Ich habe damit drei Probleme:

  1. Jetzt sieht Apple alles, was ich an Werbung anklicke, d.h. gegenüber Apple bin ich nicht geschützt.
  2. Für die Verwendung von SKAdNetwork muss ich nicht zustimmen.
  3. Wenn Sie anschauen, was für Verbindungen Apps auf Ihrem Smartphone öffnen, dann können Sie sicher sein, dass diese auch Daten sammeln und verteilen, ohne SKAdNetwork und IDFA. Das ist auch weiterhin möglich. Dagegen können Sie sich aber schützen. Bleiben Sie am Ball, ich kann leider nicht so schnell schreiben, wie Sie lesen können. Aber Empfehlungen kommen dazu.

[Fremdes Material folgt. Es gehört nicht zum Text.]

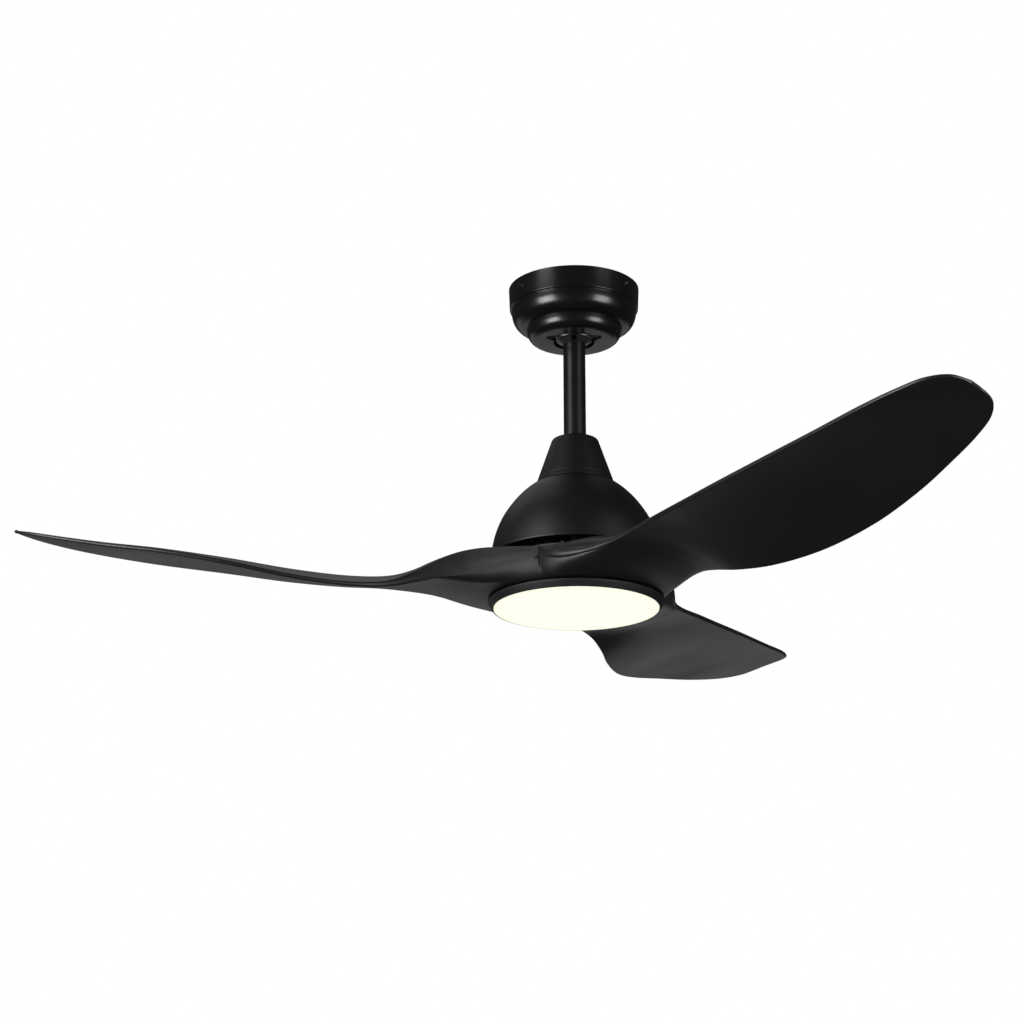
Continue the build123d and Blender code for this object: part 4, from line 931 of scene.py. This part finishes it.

Zum Abschluss ein Hinweis, was bei der Konkurrenz los ist:

Google verwendet eine sog. AAID. Die AAID wird bei der Erst- oder Neueinrichtung eines Android-Phones erstellt. Gegen diese Nutzung hat der Verein noyb.eu Klage eingereicht. Denn man kann sich dagegen nicht wehren.

Wenn Sie nicht getrackt werden wollen, legen Sie sich eine neue Tracking ID an.

noyb.eu

In 2019 haben Forscher von AppCensus herausgefunden, das 18.000 Apps aus dem Google Play Store, die mehrere 100 Millionen Mal installiert wurden, dieses System umgangen und zusätzliche Daten gesammelt haben. Unter anderen Angry Birds Classic und Audiobooks from Audible. Daten, die der Kunde nicht blockieren oder durch zurücksetzen der AAID verhindern kann, u.a. IMEIs, die eindeutige Nummer des Smartphones.

Wir werden getrackt, so oder so. Trotzdem ist es gut, dass Apple das ein wenig transparenter macht. Alleine die Diskussionen darum und der Aufschrei dazu führt zu einer Bewusstheit. Und das ist gut. Jetzt wird es etwas schwieriger für die Werbetreibenden. Gut so.

Kein Wunder, dass die Werbenden, allen voran Facebook, nicht wollen, dass wir einen bewussten Entscheid treffen. Auf der anderen Seite: Dieses „Hinter dem Rücken“, das Lügen und das Schönreden führen bei mir nur dazu, dass sie jedes Vertrauen bei mir verspielt haben. Jedes. Basta!